First things first, as always I gave Gossip a decently thorough grooming. The wind was howling, so I didn't worry about her mane and tail, but I got as much of the mud from a recent roll off her as I could. I also released as much shedding hair as I could. The seasons are definitely changing.
Today's baby step was to introduce pressure/cues from the noseband of her longeing cavesson. I put the cavesson on over her halter and booted her up all the way around, and led her away from the hitching rail. Once she was through the initial "OMG hind boots!" leg flinging, I switched the leadrope from her halter to the middle ring on her cavesson. Once the weight of the clip on the rope was added, it became clear that the cavesson could use about one more hole both on the noseband and the crown. Duly noted, I'll make sure I bring out my leather punch next time. I kept leading her in loops and circles, and after a bit of initial surprise she picked it up very quickly.

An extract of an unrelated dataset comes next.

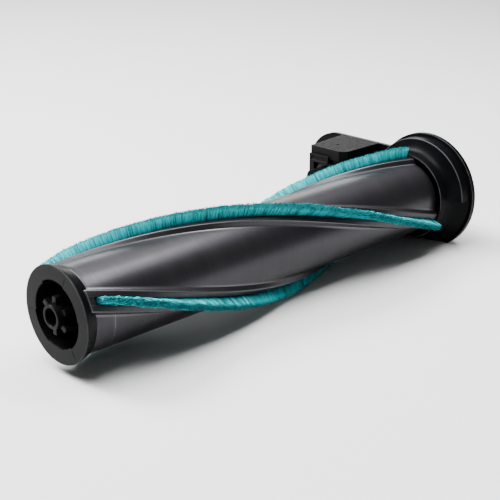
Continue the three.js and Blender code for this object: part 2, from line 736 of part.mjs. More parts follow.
/** A square bar along Y, round one pin of the socket. */
function pinBar(x, half, y0, y1) {
  return box(x - half, x + half, y0, y1, SOCKET_PINS.z - half, SOCKET_PINS.z + half);
}

/** Moulded power socket, open at the back, with room for its two pins. */
function powerSocket() {
  const { x0, x1, y0, y1, z0, z1, wall } = SOCKET;
  const body = box(x0, x1, y0, y1, z0, z1);
  const mouth = box(x0 + wall, x1 - wall, y0 + 4, y1 + 1, z0 + wall, z1 - wall);
  const holes = SOCKET_PINS.centres.map((x) => pinBar(x, SOCKET_PINS.holeHalf, y0 - 1, y0 + 5));
  return cut(body, mouth, ...holes);
}

// ---------------------------------------------------------------- the assembly

addPiece('roller_tube', rollerTube(), greyMetal());
for (let i = 0; i < RAIL.count; i += 1) {
  addPiece(`bristle_backing_${i + 1}`, bristleBacking(i), tealPlastic());
  addPiece(`bristle_strip_${i + 1}`, bristleStrip(i), turquoisePile());
}
addPiece('end_cap', endCap(), capBlack());
addPiece('drive_plug', drivePlug(), capBlack());
addPiece('drive_spindle', driveSpindle(), steel());
addPiece('drum_pulley', drumPulley(), acetal());
addPiece('pulley_screw', screw(SPINDLE.end + GAP, SPINDLE.end - 7, 0, 0, 6.5), zincSteel());
addPiece('bearing_inner_ring', bearingRing(BEARING.split - GAP, SPINDLE.radius + GAP), steel());

addPiece('drive_housing', driveHousing(), housingBlack());
addPiece('housing_cover', housingCover(), housingBlack());
coverScrews().forEach(([y, z], i) => {
  const seat = COVER.face - SCREW.headHeight;
  addPiece(`cover_screw_${i + 1}`, screw(seat, SCREW.tip, y, z), zincSteel());
});
addPiece('bay_lid', bayLid(), mattBlack());
addPiece('lid_clip', lidClip(), mattBlack());
addPiece('bearing_outer_ring', bearingRing(BEARING.outer, BEARING.split), steel());
addPiece('shaft_seal', ring(BEARING.outer, SPINDLE.radius + GAP, 229.4, 230.6), rubber());
addPiece('drive_belt', driveBelt(), rubber());
addPiece('layshaft', layshaft(), steel());
addPiece('reduction_gear', reductionGear(), acetal());

addPiece('motor_can', motorCan(), zincSteel());
addPiece('motor_endbell', motorEndbell(), housingBlack());
addPiece('motor_grommet', motorRing(6.6, MOTOR.bossRadius + GAP, 214.7, 218.4), rubber());
addPiece('front_bush', motorRing(MOTOR.bushRadius, MOTOR.shaftRadius + 0.2, 235.4, 237.2), brass());
addPiece('rear_bush', motorRing(MOTOR.bushRadius, MOTOR.shaftRadius + 0.2, 206, 209), brass());
addPiece('motor_magnet_1', motorMagnet(0), ferrite());
addPiece('motor_magnet_2', motorMagnet(180), ferrite());
terminals(0).forEach((blade, i) => addPiece(`motor_terminal_${i + 1}`, blade, brass()));
addPiece('motor_shaft', motorDisc(MOTOR.shaftRadius, 206.3, 250.2), steel());
addPiece('motor_armature', motorArmature(), ferrite());
addPiece('motor_commutator', motorRing(3.2, MOTOR.shaftRadius + GAP, 222.7, 224.9), copper());
addPiece('motor_pinion', motorPinion(), brass());

addPiece('driver_board', driverBoard(), boardGreen());
addPiece('lead_wire_1', leadWire(-TERMINAL.offset), redWire());
addPiece('lead_wire_2', leadWire(TERMINAL.offset), blackWire());
addPiece('power_socket', powerSocket(), acetal());
SOCKET_PINS.centres.forEach((x, i) => {
  const pin = pinBar(x, SOCKET_PINS.half, SOCKET.y0 - 2, SOCKET.y1 - 2);
  addPiece(`socket_pin_${i + 1}`, pin, brass());
});

// The origin is the middle of the footprint, on the floor.
assembly.position.set(
  -(HUB.nose + COVER.face) / 2,
  -(END.y + END.radius - RIM.radius) / 2,
  -FLOOR_Z,
);

export default assembly;
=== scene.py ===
"""Looks of the powered brush roller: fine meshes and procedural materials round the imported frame.

Shapes are drawn in millimetres from the middle of the idler cap's face, with X along the roller
towards the drive end, +Y to the back and +Z up. place() moves them into the row frame.
"""

import json
import math

import bmesh
import bpy
import numpy as np
from mathutils import Matrix, Vector


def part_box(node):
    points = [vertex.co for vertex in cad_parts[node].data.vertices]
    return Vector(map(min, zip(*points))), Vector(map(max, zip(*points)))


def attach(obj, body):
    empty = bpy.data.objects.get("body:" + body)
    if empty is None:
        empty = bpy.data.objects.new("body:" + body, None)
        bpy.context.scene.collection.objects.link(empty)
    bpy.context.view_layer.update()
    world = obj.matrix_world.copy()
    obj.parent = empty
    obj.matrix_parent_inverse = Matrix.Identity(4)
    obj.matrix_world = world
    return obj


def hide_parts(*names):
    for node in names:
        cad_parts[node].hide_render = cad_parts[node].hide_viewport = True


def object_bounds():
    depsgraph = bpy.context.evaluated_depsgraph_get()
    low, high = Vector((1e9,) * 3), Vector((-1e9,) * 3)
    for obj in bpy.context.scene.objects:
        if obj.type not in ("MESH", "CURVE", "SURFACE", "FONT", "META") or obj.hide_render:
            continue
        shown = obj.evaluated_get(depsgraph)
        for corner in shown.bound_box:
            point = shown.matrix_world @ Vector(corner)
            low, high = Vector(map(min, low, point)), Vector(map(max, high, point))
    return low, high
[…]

I then tried to introduce the idea of moving around me in a circle. I had her whoa and stand, and moved behind her drive line. I then asked her to walk on while I stayed opposite her hip. This didn't quite go as smoothly as I'd hoped. She pretty much turned herself into a pretzel and tripped all over her legs trying to follow me with her head while I was moving with her hip. Flexible, but not so coordinated. Part of the problem was that I didn't have a whip to extend my reach, but it certainly wasn't the whole issue. I think it might work better to get a friend to lead her in a circle initially, in combination with me longeing her from the usual position. She usually picks new things up very quickly, and I'm sure once we're over her initial confusion this will be the same. Watching her trip all over her feet made me very glad that I'd booted her all the way around!
After I undressed her I turned out her friend and got her food ready. I've been turning him back out a bit sooner each time, so she has his moral support initially but then has a gradually lengthening time on her own as well. Once I'd set him free I grabbed her food and fed her, and fly sprayed her for good measure. There aren't many bugs left, but the late season mosquitoes are often the ones that carry West Nile so I figure a coat of fly spray may be cheap insurance. Once she was done eating I turned her out as well and called it good. I'm very happy with how we've been progressing since her breeder helped us with her feet (a non-issue since, by the way). I feel like we're slowly turning into a team.